The best day of your life was not your wedding day. This day is even better. Share on X

You did not have a reception afterwards where you toasted and cut cake and danced and laughed and hugged.

You have not had any of that. I can offer no promises to you that you will have any of that before you die.

But here is what you have had, sister and friend. On that day when you gave your life to Jesus, whether you were four or fourteen or twenty-four: here is what did happen.

You walked down the aisle of your life covered, like me, in the rags of brokenness and shame.

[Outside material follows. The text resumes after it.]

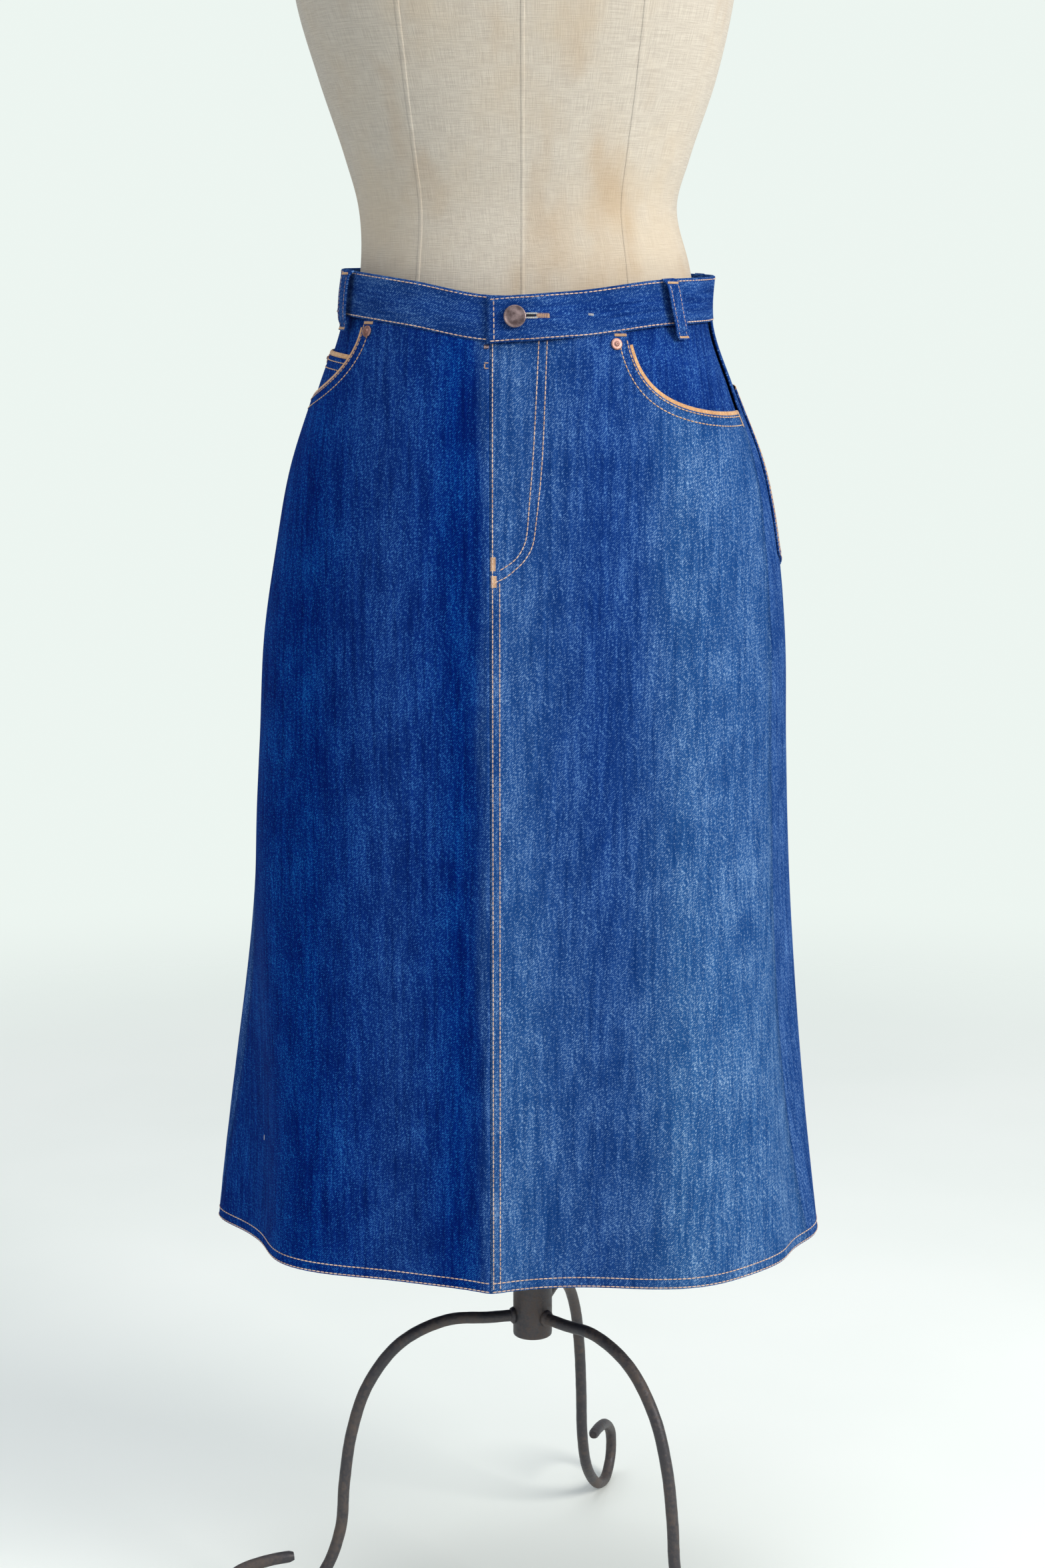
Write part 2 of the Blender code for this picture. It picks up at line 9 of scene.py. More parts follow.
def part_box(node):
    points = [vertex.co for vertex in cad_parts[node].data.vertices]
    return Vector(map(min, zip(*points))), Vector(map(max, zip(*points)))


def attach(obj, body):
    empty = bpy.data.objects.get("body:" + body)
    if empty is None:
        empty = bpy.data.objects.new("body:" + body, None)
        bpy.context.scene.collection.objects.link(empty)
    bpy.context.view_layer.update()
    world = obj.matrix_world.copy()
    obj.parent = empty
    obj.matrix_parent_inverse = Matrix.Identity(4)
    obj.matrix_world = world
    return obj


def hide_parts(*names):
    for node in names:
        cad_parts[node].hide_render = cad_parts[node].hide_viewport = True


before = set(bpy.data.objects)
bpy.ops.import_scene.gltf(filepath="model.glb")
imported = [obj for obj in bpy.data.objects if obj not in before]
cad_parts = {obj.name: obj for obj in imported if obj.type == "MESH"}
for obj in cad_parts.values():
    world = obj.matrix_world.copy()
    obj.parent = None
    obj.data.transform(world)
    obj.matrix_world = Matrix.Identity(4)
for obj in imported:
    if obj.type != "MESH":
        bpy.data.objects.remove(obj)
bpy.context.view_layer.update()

Thousands upon thousands of angels looked on and celebrated–God himself, in fact, celebrated your steps toward himself. You looked at the Man waiting for you there–the One who had been wooing you and had finally won your heart over months and years, the man who paid for your life not in diamonds but with his own blood. 

You stood in front of him, both High Priest and Shepherd, and accepted him. And then he made promises to you–promises of faithfulness unto death, promises of giving you true riches, promises of never leaving or forsaking you. 

And you left that moment clothed in his righteousness that covered–removed–all of those rags you had come to him with. You left as one washed clean and made pure.

The Great Reception is coming–a party that will surpass all others. There, you will share a cup with Him and there will be music and laughter and hugging so rich that all eternity will hardly be enough to contain it.

So yes, that day–that day when you gave your life to Jesus was the best day of your life. It was mine, too.